• _Source material_
----
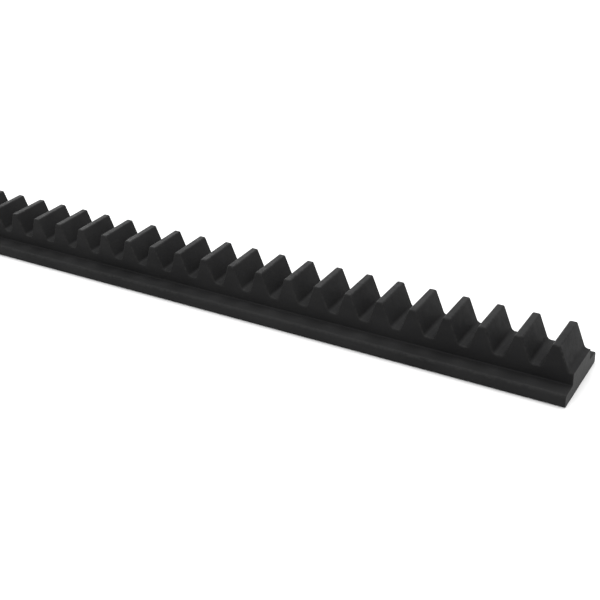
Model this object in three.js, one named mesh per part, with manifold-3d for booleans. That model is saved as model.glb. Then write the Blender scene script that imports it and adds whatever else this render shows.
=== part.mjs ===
// A straight moulded gear rack, module 4, 20 degree pressure angle.
// The bar has an inverted T section: a toothed web stands on a thin, wider foot.
// The foot slides into a channel, whose lips hold the two flanges down.
// X runs along the rack, Y across the face width, Z up. Z = 0 is the underside of the foot.
import * as THREE from "three";
import { mergeVertices } from "three/addons/utils/BufferGeometryUtils.js";
import Module from "manifold-3d";

// Tooth system, in millimetres
const MODULE = 4;
const TEETH = 24;
const PRESSURE_ANGLE = (20 * Math.PI) / 180;
const PITCH = Math.PI * MODULE;
const ADDENDUM = 1.0 * MODULE;
const DEDENDUM = 1.25 * MODULE;
const TOOTH_THICKNESS = 5.5; // at the pitch line; the rest of half a pitch is backlash
const TIP_RADIUS = 0.7;
const ROOT_RADIUS = 0.38 * MODULE;

// Section, in millimetres
const LENGTH = TEETH * PITCH;
const HEIGHT = 18;
const FACE_WIDTH = 17;
const FOOT_WIDTH = 30;
const FOOT_THICKNESS = 4.5;
const FOOT_TOP_RADIUS = 1.3;
const FOOT_BOTTOM_RADIUS = 0.6;
const WEB_FILLET = 0.5;

// Steps in each rounded corner
const CORNER_STEPS = 4;
const ROOT_STEPS = 5;

const PITCH_LINE = HEIGHT - ADDENDUM;
const ROOT_LINE = PITCH_LINE - DEDENDUM;

const wasm = await Module();
wasm.setup();

// Rounds corner b of the path a, b, c with the given radius, and returns the arc's points.
function roundedCorner(a, b, c, radius, steps) {
  const toA = a.clone().sub(b).normalize();
  const toC = c.clone().sub(b).normalize();
  const half = Math.acos(THREE.MathUtils.clamp(toA.dot(toC), -1, 1)) / 2;
  const centre = toA.clone().add(toC).normalize().multiplyScalar(radius / Math.sin(half)).add(b);
  const reach = radius / Math.tan(half);
  const first = toA.multiplyScalar(reach).add(b).sub(centre);
  const last = toC.multiplyScalar(reach).add(b).sub(centre);
  const start = first.angle();
  let sweep = last.angle() - start;
  if (sweep > Math.PI) sweep -= 2 * Math.PI;
  if (sweep < -Math.PI) sweep += 2 * Math.PI;
  const points = [];
  for (let i = 0; i <= steps; i++) {
    const angle = start + (sweep * i) / steps;
    points.push(new THREE.Vector2(Math.cos(angle), Math.sin(angle)).multiplyScalar(radius).add(centre));
  }
  return points;
}

// Each corner is [x, y, radius, steps]; a radius of 0 keeps the corner sharp.
function roundedOutline(corners) {
  const at = (i) => new THREE.Vector2(...corners[(i + corners.length) % corners.length].slice(0, 2));
  return corners.flatMap(([, , radius, steps], i) =>
    radius ? roundedCorner(at(i - 1), at(i), at(i + 1), radius, steps) : [at(i)],
  );
}

// An outline extruded by depth along +Z, then turned by the matrix.
function extruded(outline, depth, matrix) {
  const shape = new THREE.Shape(outline);
  return new THREE.ExtrudeGeometry(shape, { depth, bevelEnabled: false, steps: 1 }).applyMatrix4(matrix);
}

function toSolid(geometry) {
  const bare = geometry.clone();
  bare.deleteAttribute("normal");
  bare.deleteAttribute("uv");
  const merged = mergeVertices(bare, 1e-4);
  return new wasm.Manifold(
    new wasm.Mesh({
      numProp: 3,
      vertProperties: merged.attributes.position.array,
      triVerts: new Uint32Array(merged.index.array),
    }),
  );
}

function toGeometry(solid) {
  const made = solid.getMesh();
  const geometry = new THREE.BufferGeometry();
  geometry.setAttribute("position", new THREE.BufferAttribute(new Float32Array(made.vertProperties), 3));
  geometry.setIndex(new THREE.BufferAttribute(new Uint32Array(made.triVerts), 1));
  geometry.computeVertexNormals();
  return geometry;
}

// The inverted T, seen along the rack: x of the outline is across the face, y of it is height.
function sectionOutline() {
  const foot = FOOT_WIDTH / 2;
  const web = FACE_WIDTH / 2;
  const top = HEIGHT + 1;
  return roundedOutline([
    [-foot, 0, FOOT_BOTTOM_RADIUS, CORNER_STEPS],
    [foot, 0, FOOT_BOTTOM_RADIUS, CORNER_STEPS],
    [foot, FOOT_THICKNESS, FOOT_TOP_RADIUS, CORNER_STEPS],
    [web, FOOT_THICKNESS, WEB_FILLET, CORNER_STEPS],
    [web, top, 0, 0],
    [-web, top, 0, 0],
    [-web, FOOT_THICKNESS, WEB_FILLET, CORNER_STEPS],
    [-foot, FOOT_THICKNESS, FOOT_TOP_RADIUS, CORNER_STEPS],
  ]);
}

// The toothed edge, seen across the rack. Both ends are cut through the middle of a tooth space,
// so two racks butt together without losing the pitch.
function toothOutline() {
  const tan = Math.tan(PRESSURE_ANGLE);
  const tipHalf = TOOTH_THICKNESS / 2 - ADDENDUM * tan;
  const footHalf = TOOTH_THICKNESS / 2 + DEDENDUM * tan;
  const corners = [
    [LENGTH / 2, -1, 0, 0],
    [LENGTH / 2, ROOT_LINE, 0, 0],
  ];
  for (let i = TEETH - 1; i >= 0; i--) {
    const x = (i + 0.5 - TEETH / 2) * PITCH;
    corners.push([x + footHalf, ROOT_LINE, ROOT_RADIUS, ROOT_STEPS]);
    corners.push([x + tipHalf, HEIGHT, TIP_RADIUS, CORNER_STEPS]);
    corners.push([x - tipHalf, HEIGHT, TIP_RADIUS, CORNER_STEPS]);
    corners.push([x - footHalf, ROOT_LINE, ROOT_RADIUS, ROOT_STEPS]);
  }
  corners.push([-LENGTH / 2, ROOT_LINE, 0, 0]);
  corners.push([-LENGTH / 2, -1, 0, 0]);
  return roundedOutline(corners);
}

// The section extruded along X, over the length of the rack and 1 mm past each end.
const alongX = new THREE.Matrix4()
  .makeBasis(new THREE.Vector3(0, 1, 0), new THREE.Vector3(0, 0, 1), new THREE.Vector3(1, 0, 0))
  .setPosition(-LENGTH / 2 - 1, 0, 0);
const bar = toSolid(extruded(sectionOutline(), LENGTH + 2, alongX));

// The toothed edge extruded across the foot and 1 mm past each side of it.
const acrossY = new THREE.Matrix4()
  .makeBasis(new THREE.Vector3(1, 0, 0), new THREE.Vector3(0, 0, 1), new THREE.Vector3(0, -1, 0))
  .setPosition(0, FOOT_WIDTH / 2 + 1, 0);
const toothed = toSolid(extruded(toothOutline(), FOOT_WIDTH + 2, acrossY));

const blackPolymer = new THREE.MeshStandardMaterial({
  name: "black_polymer",
  color: 0x1b1b1c,
  roughness: 0.5,
  metalness: 0,
});

const rack = new THREE.Mesh(toGeometry(bar.intersect(toothed)), blackPolymer);
rack.name = "rack_bar";

const part = new THREE.Group();
part.name = "gear_rack";
part.add(rack);

export default part;
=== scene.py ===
"""A black moulded gear rack on a pale floor.

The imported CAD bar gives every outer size. This script builds the same bar again as one smooth mesh
with rounded tooth edges, a moulded surface and sawn ends, and lights it as a product picture.
Everything is in metres: X along the rack, Y across the face, Z up.
"""

import math

import bpy
from mathutils import Matrix, Vector


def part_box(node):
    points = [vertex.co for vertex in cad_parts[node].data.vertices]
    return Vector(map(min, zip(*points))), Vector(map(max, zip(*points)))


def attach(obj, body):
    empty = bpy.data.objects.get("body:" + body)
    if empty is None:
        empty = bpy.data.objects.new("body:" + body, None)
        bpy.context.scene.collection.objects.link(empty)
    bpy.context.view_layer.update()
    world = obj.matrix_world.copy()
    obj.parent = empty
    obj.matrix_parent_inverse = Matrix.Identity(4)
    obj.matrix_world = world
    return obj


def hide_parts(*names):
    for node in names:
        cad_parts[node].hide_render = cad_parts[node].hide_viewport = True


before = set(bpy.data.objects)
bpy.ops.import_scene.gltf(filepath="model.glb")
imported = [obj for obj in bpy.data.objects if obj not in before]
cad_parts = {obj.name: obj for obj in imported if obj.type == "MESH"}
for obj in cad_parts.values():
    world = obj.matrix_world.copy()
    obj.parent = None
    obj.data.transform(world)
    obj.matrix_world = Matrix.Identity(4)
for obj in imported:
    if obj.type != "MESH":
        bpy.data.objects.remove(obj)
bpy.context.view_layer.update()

NODE = "rack_bar"
BODY = "root"

# Tooth system, the same as the CAD bar's
MODULE = 0.004
PITCH = math.pi * MODULE
PRESSURE_ANGLE = math.radians(20)
ADDENDUM = 1.0 * MODULE
DEDENDUM = 1.25 * MODULE
TOOTH_THICKNESS = 0.0055  # at the pitch line
TIP_RADIUS = 0.0007
ROOT_RADIUS = 0.38 * MODULE

# Section, the same as the CAD bar's
FACE_WIDTH = 0.017
FOOT_THICKNESS = 0.0045
FOOT_TOP_RADIUS = 0.0013
FOOT_BOTTOM_RADIUS = 0.0006
WEB_FILLET = 0.0005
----
• _Short exercise_
Transcribe the lines beginning at the one that contains "for node in" and ending at the one that contains "obj.data.transform(world)", with nothing added or left out.

• _Solution for this task_
    for node in names:
        cad_parts[node].hide_render = cad_parts[node].hide_viewport = True


before = set(bpy.data.objects)
bpy.ops.import_scene.gltf(filepath="model.glb")
imported = [obj for obj in bpy.data.objects if obj not in before]
cad_parts = {obj.name: obj for obj in imported if obj.type == "MESH"}
for obj in cad_parts.values():
    world = obj.matrix_world.copy()
    obj.parent = None
    obj.data.transform(world)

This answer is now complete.